• The task
Your task is to copy every line of this material exactly.

• Provided data
- - -

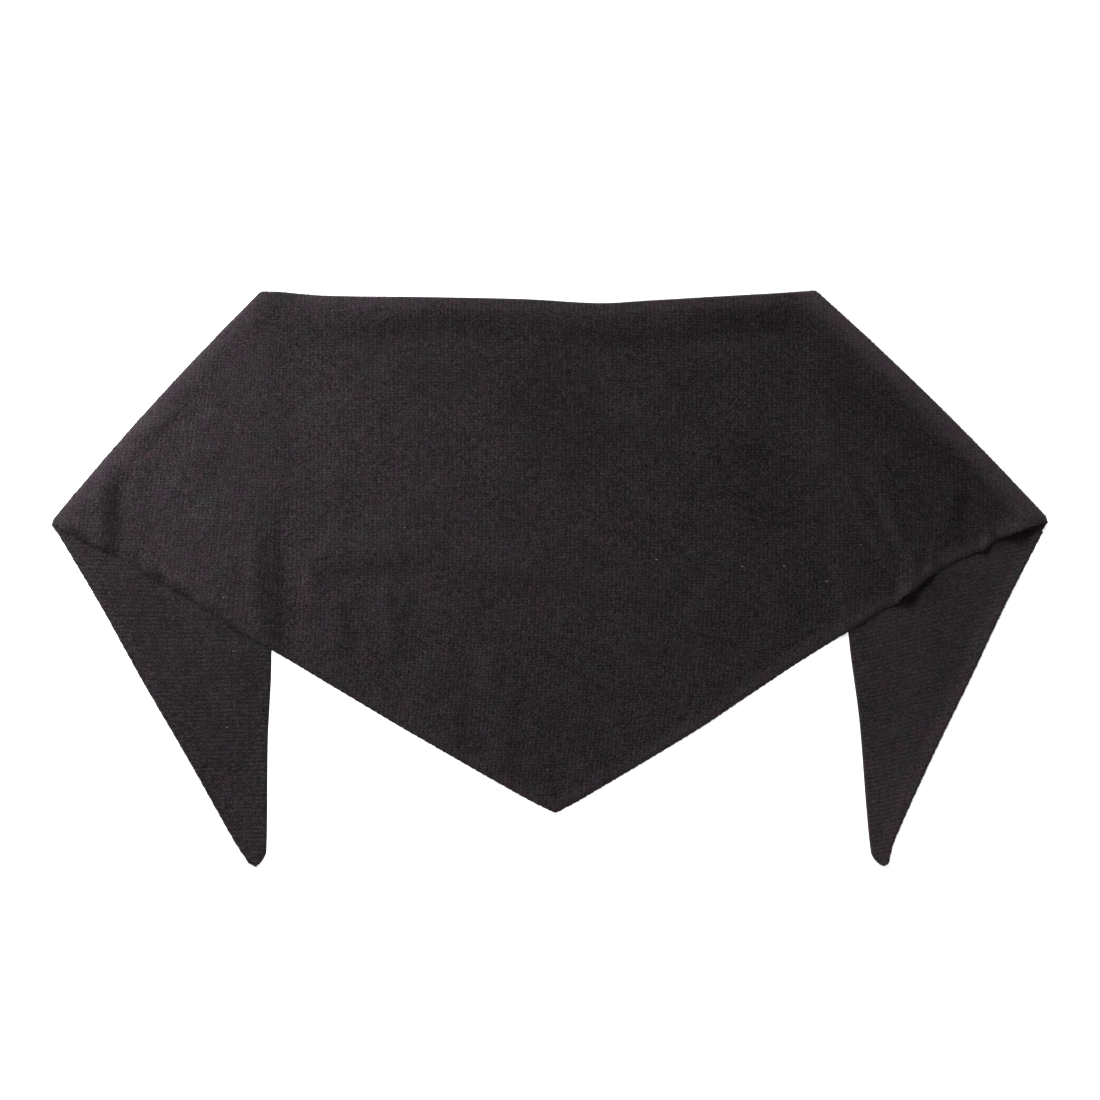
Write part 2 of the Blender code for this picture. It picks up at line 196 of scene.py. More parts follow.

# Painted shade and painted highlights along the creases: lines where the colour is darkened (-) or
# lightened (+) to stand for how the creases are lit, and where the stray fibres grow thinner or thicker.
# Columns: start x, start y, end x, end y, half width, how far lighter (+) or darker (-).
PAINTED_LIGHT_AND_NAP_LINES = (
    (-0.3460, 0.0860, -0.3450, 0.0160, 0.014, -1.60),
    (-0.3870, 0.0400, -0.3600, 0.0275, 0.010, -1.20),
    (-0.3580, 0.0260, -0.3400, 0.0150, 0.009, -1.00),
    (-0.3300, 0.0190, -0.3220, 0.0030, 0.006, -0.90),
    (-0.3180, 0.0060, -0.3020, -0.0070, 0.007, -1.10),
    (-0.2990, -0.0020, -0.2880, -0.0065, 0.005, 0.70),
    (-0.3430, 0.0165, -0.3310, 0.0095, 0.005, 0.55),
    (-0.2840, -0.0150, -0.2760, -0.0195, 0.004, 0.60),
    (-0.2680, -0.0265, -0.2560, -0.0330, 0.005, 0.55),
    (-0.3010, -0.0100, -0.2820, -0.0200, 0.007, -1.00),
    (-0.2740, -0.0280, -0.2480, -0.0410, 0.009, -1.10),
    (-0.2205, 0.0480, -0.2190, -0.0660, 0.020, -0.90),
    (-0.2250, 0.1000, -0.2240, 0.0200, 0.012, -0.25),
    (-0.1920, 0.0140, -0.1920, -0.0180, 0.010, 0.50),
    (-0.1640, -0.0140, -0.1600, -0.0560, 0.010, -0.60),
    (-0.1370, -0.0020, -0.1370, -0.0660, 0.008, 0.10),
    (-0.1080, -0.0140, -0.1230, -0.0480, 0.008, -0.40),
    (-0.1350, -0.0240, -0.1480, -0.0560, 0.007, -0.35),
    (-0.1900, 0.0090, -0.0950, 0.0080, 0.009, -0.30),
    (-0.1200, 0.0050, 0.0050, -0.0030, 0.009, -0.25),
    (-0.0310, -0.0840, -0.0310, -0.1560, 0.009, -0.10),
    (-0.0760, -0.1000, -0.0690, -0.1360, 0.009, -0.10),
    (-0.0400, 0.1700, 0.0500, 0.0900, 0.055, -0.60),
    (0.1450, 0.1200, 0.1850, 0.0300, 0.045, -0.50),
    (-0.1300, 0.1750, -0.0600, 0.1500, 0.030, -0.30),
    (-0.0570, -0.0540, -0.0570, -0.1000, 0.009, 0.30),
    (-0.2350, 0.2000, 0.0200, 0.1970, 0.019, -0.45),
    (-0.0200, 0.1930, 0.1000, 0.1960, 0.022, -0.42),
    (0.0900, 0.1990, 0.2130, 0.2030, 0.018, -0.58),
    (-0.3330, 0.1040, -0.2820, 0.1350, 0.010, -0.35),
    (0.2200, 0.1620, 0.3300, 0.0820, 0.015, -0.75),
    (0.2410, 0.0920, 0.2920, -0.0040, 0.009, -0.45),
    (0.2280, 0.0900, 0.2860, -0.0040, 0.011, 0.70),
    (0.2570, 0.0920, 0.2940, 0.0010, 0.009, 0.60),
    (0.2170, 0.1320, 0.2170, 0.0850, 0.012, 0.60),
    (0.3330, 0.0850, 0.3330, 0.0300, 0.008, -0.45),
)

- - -

• Answer to this task
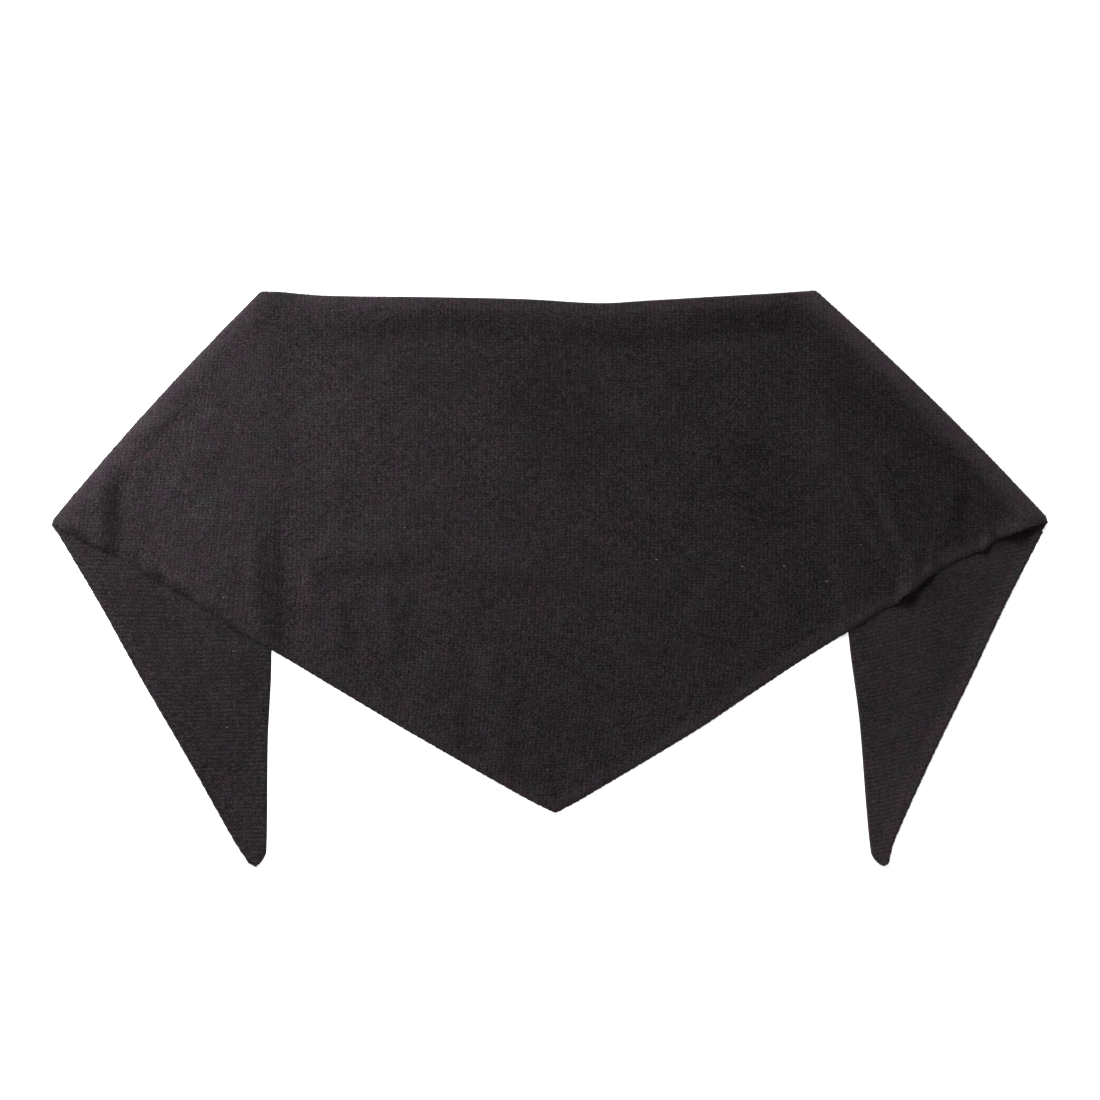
Write part 2 of the Blender code for this picture. It picks up at line 196 of scene.py. More parts follow.

# Painted shade and painted highlights along the creases: lines where the colour is darkened (-) or
# lightened (+) to stand for how the creases are lit, and where the stray fibres grow thinner or thicker.
# Columns: start x, start y, end x, end y, half width, how far lighter (+) or darker (-).
PAINTED_LIGHT_AND_NAP_LINES = (
    (-0.3460, 0.0860, -0.3450, 0.0160, 0.014, -1.60),
    (-0.3870, 0.0400, -0.3600, 0.0275, 0.010, -1.20),
    (-0.3580, 0.0260, -0.3400, 0.0150, 0.009, -1.00),
    (-0.3300, 0.0190, -0.3220, 0.0030, 0.006, -0.90),
    (-0.3180, 0.0060, -0.3020, -0.0070, 0.007, -1.10),
    (-0.2990, -0.0020, -0.2880, -0.0065, 0.005, 0.70),
    (-0.3430, 0.0165, -0.3310, 0.0095, 0.005, 0.55),
    (-0.2840, -0.0150, -0.2760, -0.0195, 0.004, 0.60),
    (-0.2680, -0.0265, -0.2560, -0.0330, 0.005, 0.55),
    (-0.3010, -0.0100, -0.2820, -0.0200, 0.007, -1.00),
    (-0.2740, -0.0280, -0.2480, -0.0410, 0.009, -1.10),
    (-0.2205, 0.0480, -0.2190, -0.0660, 0.020, -0.90),
    (-0.2250, 0.1000, -0.2240, 0.0200, 0.012, -0.25),
    (-0.1920, 0.0140, -0.1920, -0.0180, 0.010, 0.50),
    (-0.1640, -0.0140, -0.1600, -0.0560, 0.010, -0.60),
    (-0.1370, -0.0020, -0.1370, -0.0660, 0.008, 0.10),
    (-0.1080, -0.0140, -0.1230, -0.0480, 0.008, -0.40),
    (-0.1350, -0.0240, -0.1480, -0.0560, 0.007, -0.35),
    (-0.1900, 0.0090, -0.0950, 0.0080, 0.009, -0.30),
    (-0.1200, 0.0050, 0.0050, -0.0030, 0.009, -0.25),
    (-0.0310, -0.0840, -0.0310, -0.1560, 0.009, -0.10),
    (-0.0760, -0.1000, -0.0690, -0.1360, 0.009, -0.10),
    (-0.0400, 0.1700, 0.0500, 0.0900, 0.055, -0.60),
    (0.1450, 0.1200, 0.1850, 0.0300, 0.045, -0.50),
    (-0.1300, 0.1750, -0.0600, 0.1500, 0.030, -0.30),
    (-0.0570, -0.0540, -0.0570, -0.1000, 0.009, 0.30),
    (-0.2350, 0.2000, 0.0200, 0.1970, 0.019, -0.45),
    (-0.0200, 0.1930, 0.1000, 0.1960, 0.022, -0.42),
    (0.0900, 0.1990, 0.2130, 0.2030, 0.018, -0.58),
    (-0.3330, 0.1040, -0.2820, 0.1350, 0.010, -0.35),
    (0.2200, 0.1620, 0.3300, 0.0820, 0.015, -0.75),
    (0.2410, 0.0920, 0.2920, -0.0040, 0.009, -0.45),
    (0.2280, 0.0900, 0.2860, -0.0040, 0.011, 0.70),
    (0.2570, 0.0920, 0.2940, 0.0010, 0.009, 0.60),
    (0.2170, 0.1320, 0.2170, 0.0850, 0.012, 0.60),
    (0.3330, 0.0850, 0.3330, 0.0300, 0.008, -0.45),
)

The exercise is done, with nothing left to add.